_EXERCISE DETAILS:_ Lift every line from the entries that includes the word "pose".

Entries with parts and joints
● ● ● ● ● ● ●
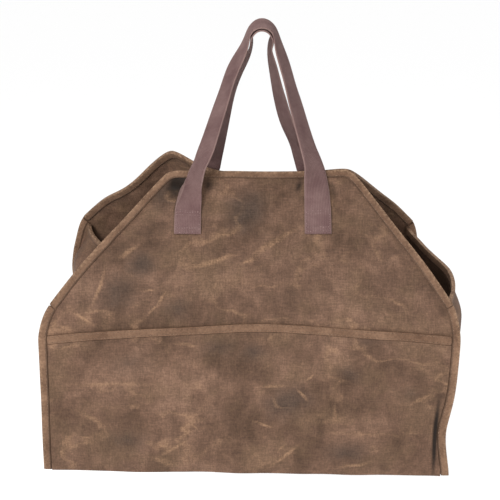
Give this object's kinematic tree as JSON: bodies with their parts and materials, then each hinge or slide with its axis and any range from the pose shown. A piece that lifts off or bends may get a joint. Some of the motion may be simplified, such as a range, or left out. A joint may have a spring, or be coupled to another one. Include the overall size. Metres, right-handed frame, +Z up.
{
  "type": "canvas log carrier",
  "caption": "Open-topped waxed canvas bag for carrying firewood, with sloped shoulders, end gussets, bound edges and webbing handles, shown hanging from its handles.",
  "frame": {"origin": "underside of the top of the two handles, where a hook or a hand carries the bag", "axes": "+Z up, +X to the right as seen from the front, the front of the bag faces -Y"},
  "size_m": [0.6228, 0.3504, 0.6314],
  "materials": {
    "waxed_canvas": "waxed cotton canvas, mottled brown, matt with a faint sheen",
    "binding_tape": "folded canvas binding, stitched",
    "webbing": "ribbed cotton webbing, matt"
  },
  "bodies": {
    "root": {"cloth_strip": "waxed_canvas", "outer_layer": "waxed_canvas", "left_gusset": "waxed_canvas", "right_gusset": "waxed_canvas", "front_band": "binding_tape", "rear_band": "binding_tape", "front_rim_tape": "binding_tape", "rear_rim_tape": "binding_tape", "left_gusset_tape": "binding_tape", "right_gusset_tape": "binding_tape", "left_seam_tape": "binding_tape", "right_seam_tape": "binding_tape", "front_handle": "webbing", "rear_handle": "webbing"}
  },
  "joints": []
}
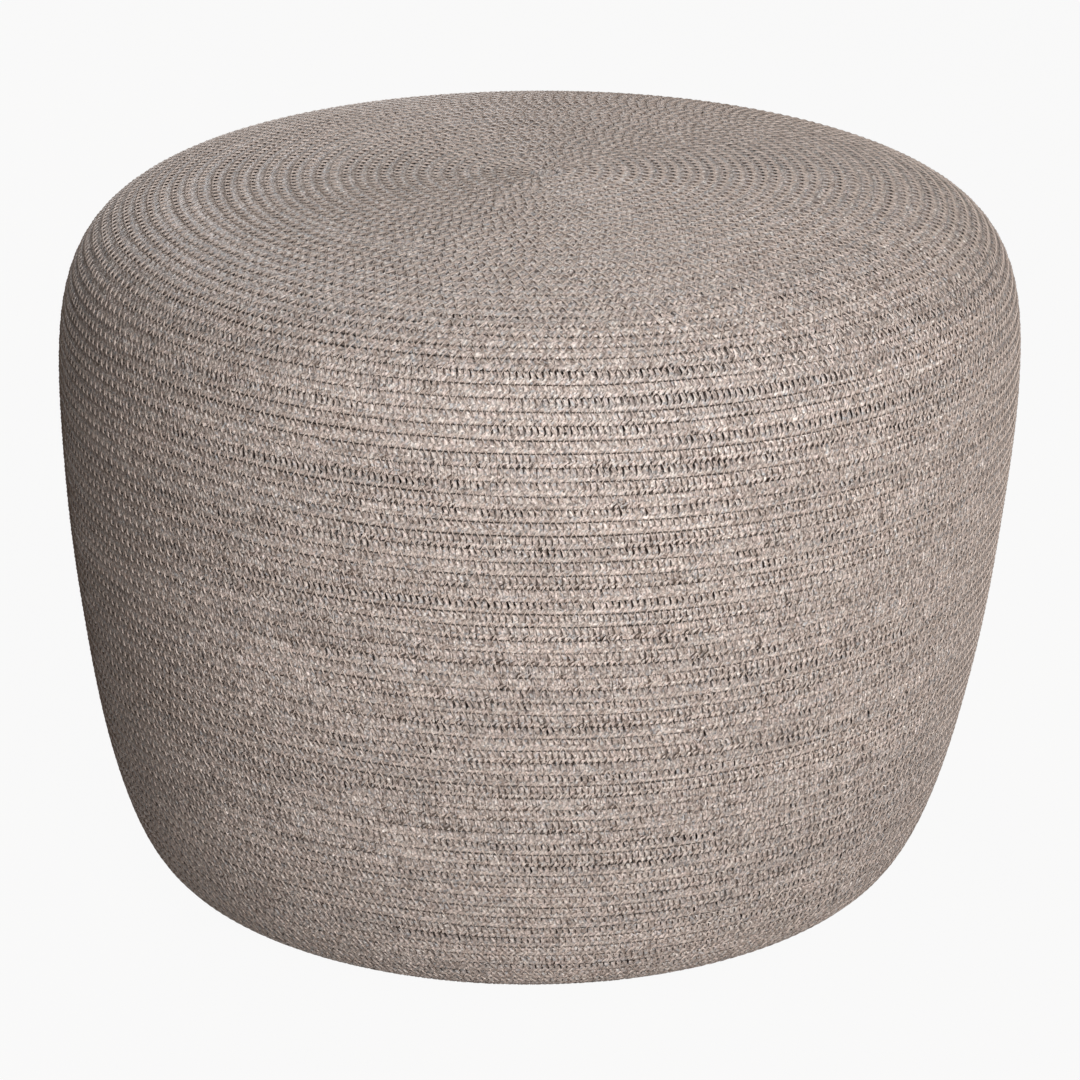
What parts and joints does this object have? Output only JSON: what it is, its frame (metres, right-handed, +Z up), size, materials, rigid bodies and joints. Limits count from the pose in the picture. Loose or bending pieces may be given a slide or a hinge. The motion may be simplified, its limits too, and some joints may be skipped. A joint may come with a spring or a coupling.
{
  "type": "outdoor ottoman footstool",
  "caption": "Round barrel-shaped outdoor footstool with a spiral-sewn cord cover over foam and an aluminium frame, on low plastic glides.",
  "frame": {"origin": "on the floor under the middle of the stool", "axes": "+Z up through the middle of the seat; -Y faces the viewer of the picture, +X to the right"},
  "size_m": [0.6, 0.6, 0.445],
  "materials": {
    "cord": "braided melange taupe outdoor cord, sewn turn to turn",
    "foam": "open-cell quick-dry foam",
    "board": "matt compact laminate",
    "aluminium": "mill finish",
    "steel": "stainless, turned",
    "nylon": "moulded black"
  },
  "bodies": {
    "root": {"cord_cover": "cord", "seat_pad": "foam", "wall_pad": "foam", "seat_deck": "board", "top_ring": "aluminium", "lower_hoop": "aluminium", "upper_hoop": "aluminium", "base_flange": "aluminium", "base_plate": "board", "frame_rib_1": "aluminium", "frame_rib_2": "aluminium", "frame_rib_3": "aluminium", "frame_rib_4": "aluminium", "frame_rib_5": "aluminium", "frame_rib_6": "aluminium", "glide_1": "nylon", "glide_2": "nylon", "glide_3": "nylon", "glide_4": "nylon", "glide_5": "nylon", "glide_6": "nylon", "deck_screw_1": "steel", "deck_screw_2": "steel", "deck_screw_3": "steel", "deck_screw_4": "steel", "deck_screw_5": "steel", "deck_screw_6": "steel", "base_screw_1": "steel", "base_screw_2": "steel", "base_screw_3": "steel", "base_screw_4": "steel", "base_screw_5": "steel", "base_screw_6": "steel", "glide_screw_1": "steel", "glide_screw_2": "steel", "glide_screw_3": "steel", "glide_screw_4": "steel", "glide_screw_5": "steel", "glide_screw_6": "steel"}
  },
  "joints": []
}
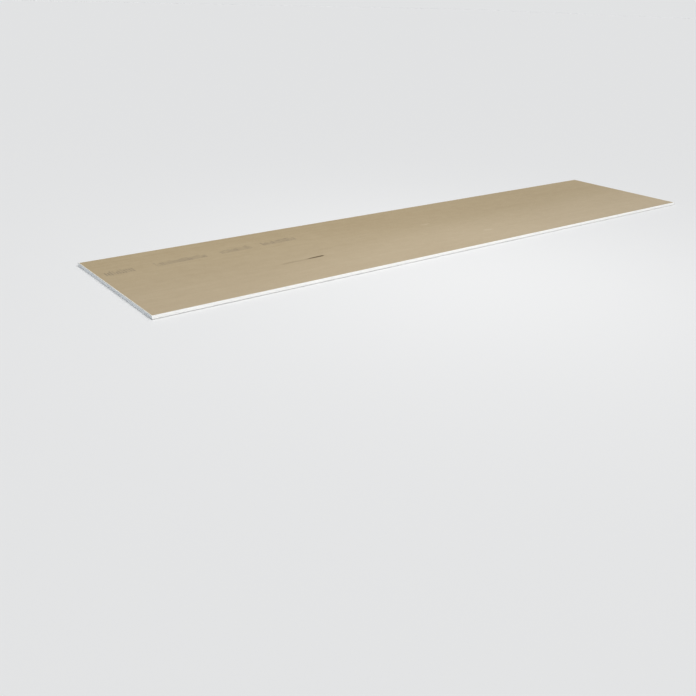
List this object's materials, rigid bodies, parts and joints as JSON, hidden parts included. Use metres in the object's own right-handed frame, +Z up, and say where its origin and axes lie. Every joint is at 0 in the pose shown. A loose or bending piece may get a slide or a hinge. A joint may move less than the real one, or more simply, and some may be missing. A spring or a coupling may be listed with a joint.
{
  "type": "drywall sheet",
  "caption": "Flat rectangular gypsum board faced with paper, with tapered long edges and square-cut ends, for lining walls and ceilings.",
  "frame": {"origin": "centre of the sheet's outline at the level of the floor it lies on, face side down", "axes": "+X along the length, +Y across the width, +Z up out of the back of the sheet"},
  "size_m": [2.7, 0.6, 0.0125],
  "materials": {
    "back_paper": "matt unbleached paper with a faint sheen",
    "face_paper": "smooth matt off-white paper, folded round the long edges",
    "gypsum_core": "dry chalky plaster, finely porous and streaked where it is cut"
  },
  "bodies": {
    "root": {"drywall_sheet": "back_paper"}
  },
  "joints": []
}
● ● ● ● ● ● ●
_EXERCISE OUTPUT:_
Give this object's kinematic tree as JSON: bodies with their parts and materials, then each hinge or slide with its axis and any range from the pose shown. A piece that lifts off or bends may get a joint. Some of the motion may be simplified, such as a range, or left out. A joint may have a spring, or be coupled to another one. Include the overall size. Metres, right-handed frame, +Z up.
What parts and joints does this object have? Output only JSON: what it is, its frame (metres, right-handed, +Z up), size, materials, rigid bodies and joints. Limits count from the pose in the picture. Loose or bending pieces may be given a slide or a hinge. The motion may be simplified, its limits too, and some joints may be skipped. A joint may come with a spring or a coupling.
List this object's materials, rigid bodies, parts and joints as JSON, hidden parts included. Use metres in the object's own right-handed frame, +Z up, and say where its origin and axes lie. Every joint is at 0 in the pose shown. A loose or bending piece may get a slide or a hinge. A joint may move less than the real one, or more simply, and some may be missing. A spring or a coupling may be listed with a joint.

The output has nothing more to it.